Game of Thrones: Crash, Burn and the Aftermath

The final season of Game of Thrones is disappointing television, a messy and bungled conclusion to years of patient, intelligent and grand storytelling. The production tried its best to amp up everything they had, to give the show if not a well put together conclusion, at least a bombastic one. But fans only had hate in their hearts for two: David Benioff and D.B. Weiss. We are unlikely to see a level of viewer backlash this severe again anytime soon. Lots of this ‘criticism' was downright childish. Fan communities made plans to boo D&D off stage at Comic Con, foiled when they had the good sense not to make an appearance, leaving only the cast to show face. A targeted campaign made it so that to this day, upon googling “Bad Writers” you are greeted with images of the two. 1.5 million signatures on Change.org, a sincere plea to HBO to revamp the series' conclusion with ‘capable writers', but the damage had been done. Even if HBO had done the unthinkable and just rewound the clock to give season 8 another go, public interest just was not there. Game of Thrones had permanently damaged its legacy as a title at the forefront of the Golden Age of TV.
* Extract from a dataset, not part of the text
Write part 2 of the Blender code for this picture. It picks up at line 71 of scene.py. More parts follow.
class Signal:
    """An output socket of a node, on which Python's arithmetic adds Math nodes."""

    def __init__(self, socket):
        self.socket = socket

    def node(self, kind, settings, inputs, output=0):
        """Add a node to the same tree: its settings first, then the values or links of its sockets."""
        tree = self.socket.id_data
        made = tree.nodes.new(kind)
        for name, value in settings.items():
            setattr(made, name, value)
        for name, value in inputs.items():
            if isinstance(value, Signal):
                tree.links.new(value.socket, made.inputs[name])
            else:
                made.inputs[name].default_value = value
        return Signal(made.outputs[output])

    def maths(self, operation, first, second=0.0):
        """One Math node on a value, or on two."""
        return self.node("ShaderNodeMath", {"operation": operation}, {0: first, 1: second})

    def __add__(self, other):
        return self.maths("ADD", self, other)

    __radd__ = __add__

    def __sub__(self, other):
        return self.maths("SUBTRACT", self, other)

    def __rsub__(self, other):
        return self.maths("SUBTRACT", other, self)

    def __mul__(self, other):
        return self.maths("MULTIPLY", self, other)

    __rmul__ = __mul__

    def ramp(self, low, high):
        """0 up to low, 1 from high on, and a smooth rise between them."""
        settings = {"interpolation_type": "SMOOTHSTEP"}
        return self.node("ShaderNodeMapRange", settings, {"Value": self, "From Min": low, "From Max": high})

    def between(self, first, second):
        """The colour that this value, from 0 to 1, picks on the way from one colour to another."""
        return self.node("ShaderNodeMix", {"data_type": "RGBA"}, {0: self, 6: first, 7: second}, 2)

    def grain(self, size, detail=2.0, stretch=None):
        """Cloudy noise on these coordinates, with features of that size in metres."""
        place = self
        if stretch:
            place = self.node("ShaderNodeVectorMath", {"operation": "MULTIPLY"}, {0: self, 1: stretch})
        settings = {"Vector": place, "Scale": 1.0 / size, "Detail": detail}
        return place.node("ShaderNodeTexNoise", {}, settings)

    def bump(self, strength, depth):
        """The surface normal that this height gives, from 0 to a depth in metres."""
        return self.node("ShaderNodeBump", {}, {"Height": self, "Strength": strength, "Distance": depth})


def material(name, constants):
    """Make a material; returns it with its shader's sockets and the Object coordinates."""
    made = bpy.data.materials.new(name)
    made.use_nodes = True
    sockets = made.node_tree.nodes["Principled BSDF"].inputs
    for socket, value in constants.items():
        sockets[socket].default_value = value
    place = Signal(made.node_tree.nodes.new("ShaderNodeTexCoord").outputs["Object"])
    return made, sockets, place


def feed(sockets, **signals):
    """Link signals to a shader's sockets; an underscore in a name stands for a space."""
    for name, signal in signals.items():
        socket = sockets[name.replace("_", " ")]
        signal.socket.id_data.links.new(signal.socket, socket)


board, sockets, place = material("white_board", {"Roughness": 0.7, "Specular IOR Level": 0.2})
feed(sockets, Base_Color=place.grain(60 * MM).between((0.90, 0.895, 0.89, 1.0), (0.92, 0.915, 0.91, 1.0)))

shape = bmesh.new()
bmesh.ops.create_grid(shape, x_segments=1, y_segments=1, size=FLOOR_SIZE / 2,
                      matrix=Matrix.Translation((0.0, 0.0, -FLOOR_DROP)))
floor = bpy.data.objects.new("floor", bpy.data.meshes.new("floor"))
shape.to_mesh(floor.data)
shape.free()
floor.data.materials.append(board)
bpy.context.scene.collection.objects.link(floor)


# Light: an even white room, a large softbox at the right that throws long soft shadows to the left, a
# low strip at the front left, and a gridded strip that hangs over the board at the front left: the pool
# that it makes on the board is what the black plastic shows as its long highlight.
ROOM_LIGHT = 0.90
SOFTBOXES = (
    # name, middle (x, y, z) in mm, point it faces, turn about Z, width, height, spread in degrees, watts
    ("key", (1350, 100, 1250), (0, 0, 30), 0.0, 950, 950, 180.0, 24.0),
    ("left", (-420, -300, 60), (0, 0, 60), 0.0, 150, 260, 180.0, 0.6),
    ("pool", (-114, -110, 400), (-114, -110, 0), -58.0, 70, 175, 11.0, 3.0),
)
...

Even D&D seemed to agree that there are some things they would like to have done differently. "Really the only people who are to blame are us – and I sure as hell don't want to blame us." Conversely, producers on the show made spirited defenses, saying that they have no regrets, and that the season was the best work they'd ever done, making a few snarky remarks about armchair writers. George Martin aired some soft-ball grievances: “The [final] series has been... not completely faithful... otherwise, it would have to run another five seasons.”
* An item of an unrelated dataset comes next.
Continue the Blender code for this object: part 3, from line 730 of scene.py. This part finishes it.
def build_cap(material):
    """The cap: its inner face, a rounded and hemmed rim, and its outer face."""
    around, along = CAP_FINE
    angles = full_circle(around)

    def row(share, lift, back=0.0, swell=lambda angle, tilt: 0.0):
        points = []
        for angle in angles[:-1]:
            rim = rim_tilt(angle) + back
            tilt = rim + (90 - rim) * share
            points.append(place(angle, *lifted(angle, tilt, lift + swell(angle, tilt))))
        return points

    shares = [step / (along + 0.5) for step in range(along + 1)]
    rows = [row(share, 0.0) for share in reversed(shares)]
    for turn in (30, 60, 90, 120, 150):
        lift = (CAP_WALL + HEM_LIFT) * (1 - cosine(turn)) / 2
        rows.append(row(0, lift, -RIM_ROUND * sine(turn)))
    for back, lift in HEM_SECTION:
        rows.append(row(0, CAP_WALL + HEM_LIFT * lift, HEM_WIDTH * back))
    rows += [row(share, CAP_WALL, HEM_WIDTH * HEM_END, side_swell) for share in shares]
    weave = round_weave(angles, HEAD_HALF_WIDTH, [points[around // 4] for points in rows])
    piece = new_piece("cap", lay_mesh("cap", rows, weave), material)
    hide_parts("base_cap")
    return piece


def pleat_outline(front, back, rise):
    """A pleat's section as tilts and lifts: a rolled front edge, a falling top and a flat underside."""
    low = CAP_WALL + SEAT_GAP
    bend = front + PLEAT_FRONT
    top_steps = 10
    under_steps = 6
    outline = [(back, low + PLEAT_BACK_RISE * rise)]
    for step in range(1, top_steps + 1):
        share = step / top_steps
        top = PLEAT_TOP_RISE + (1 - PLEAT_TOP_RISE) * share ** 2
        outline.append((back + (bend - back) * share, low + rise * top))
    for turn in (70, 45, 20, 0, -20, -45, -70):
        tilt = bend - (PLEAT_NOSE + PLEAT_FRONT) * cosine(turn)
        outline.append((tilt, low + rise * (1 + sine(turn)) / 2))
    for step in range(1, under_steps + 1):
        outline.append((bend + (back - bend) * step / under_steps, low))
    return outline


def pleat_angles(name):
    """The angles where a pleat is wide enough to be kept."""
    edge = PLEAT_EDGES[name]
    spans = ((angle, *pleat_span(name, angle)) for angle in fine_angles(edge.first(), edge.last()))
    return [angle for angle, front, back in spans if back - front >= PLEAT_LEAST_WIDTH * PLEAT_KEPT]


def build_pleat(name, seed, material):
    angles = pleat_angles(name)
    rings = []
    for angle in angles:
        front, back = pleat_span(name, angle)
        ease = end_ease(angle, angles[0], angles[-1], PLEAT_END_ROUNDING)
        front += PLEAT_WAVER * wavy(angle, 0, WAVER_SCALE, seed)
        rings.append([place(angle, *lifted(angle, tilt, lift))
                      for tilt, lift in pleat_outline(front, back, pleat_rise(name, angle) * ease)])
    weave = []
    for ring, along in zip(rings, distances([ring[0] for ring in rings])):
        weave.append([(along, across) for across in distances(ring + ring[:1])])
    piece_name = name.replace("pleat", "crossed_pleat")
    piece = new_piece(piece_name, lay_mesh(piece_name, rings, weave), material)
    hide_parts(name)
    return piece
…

Coinciding with this, Gemini Man, which David had done some writing for, bombed *hard*, losing somewhere in the compass of $111.1 million. The pair stayed largely silent for a couple of months but made an appearance on a panel at the Austin Film Festival. Here, they gave a small talk including a humble look back at how ill-prepared they were to take on the show. Given the climate at the time, ex-fans seized upon the opportunity to further prove D&D's incompetence. A vocal minority of scorned viewers were out to frame them as audience poison and studios. The effort was hilariously futile.
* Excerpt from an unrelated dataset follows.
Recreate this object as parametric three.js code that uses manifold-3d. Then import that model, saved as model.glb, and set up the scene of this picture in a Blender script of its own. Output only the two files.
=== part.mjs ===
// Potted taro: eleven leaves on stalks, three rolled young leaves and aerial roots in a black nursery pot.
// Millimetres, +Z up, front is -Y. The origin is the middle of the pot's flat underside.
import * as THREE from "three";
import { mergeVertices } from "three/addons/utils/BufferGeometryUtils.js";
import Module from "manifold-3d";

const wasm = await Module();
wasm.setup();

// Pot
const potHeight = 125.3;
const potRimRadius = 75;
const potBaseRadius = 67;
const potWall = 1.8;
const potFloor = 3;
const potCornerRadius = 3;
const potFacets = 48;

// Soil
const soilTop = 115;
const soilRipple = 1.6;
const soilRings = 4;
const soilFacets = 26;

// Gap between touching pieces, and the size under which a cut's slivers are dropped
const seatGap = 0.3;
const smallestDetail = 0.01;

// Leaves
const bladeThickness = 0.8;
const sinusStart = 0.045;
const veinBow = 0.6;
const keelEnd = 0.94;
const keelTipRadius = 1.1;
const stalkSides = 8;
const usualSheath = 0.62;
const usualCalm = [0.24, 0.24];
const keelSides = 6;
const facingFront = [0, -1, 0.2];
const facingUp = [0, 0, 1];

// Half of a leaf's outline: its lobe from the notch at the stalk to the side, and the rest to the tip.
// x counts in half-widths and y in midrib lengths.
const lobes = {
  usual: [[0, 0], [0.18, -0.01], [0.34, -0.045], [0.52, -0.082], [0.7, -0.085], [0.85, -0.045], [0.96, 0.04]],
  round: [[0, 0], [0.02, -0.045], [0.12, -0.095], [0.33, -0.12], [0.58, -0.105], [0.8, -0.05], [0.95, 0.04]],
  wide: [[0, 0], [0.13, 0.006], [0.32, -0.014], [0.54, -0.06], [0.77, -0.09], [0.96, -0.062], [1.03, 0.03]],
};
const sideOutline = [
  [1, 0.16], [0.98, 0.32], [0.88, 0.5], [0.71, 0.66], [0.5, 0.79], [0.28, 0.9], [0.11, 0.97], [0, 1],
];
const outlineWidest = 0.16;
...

A few months earlier, D&D had been scooped up by Netflix for a reported $200 million. They're first collaboration, The Chair, will be premiering soon, though D&D are only producers. For their first writing/directing gig, the pair have turned to the massively ambitious Chinese sci-fi novel series The Three-Body Problem. For writers who admit to struggling with the scope of George .R.R. Martin's novels, this is a very daunting choice to assume, "taking readers on a journey from the 1960s until the end of time, from life on our pale blue dot to the distant fringes of the universe". With their passion reignited, there's a good chance The Three-Body Problem will be just as refreshing to its creators as it could be to audiences.

As for Game of Thrones properties in the wake of D&D-day, a prequel is on the way; House of Dragon. This new series is set 300 years before the events of the show proper, an adaptation of Martin's Fire & Blood, following a civil war involving House Targaryen. It's been made clear that D&D are "entirely hands off" for this project. George Martin has also provided updates acknowledging that out of the five Game of Thrones prequels fans had to look forward to, one has been cancelled already, with only a pilot to its name, three others remain in “active development” and a few more are being planned. House of Dragon is currently filming in the UK, but the question remains; have audiences moved on, or are they waiting eagerly for a return to form for the world of Game of Thrones?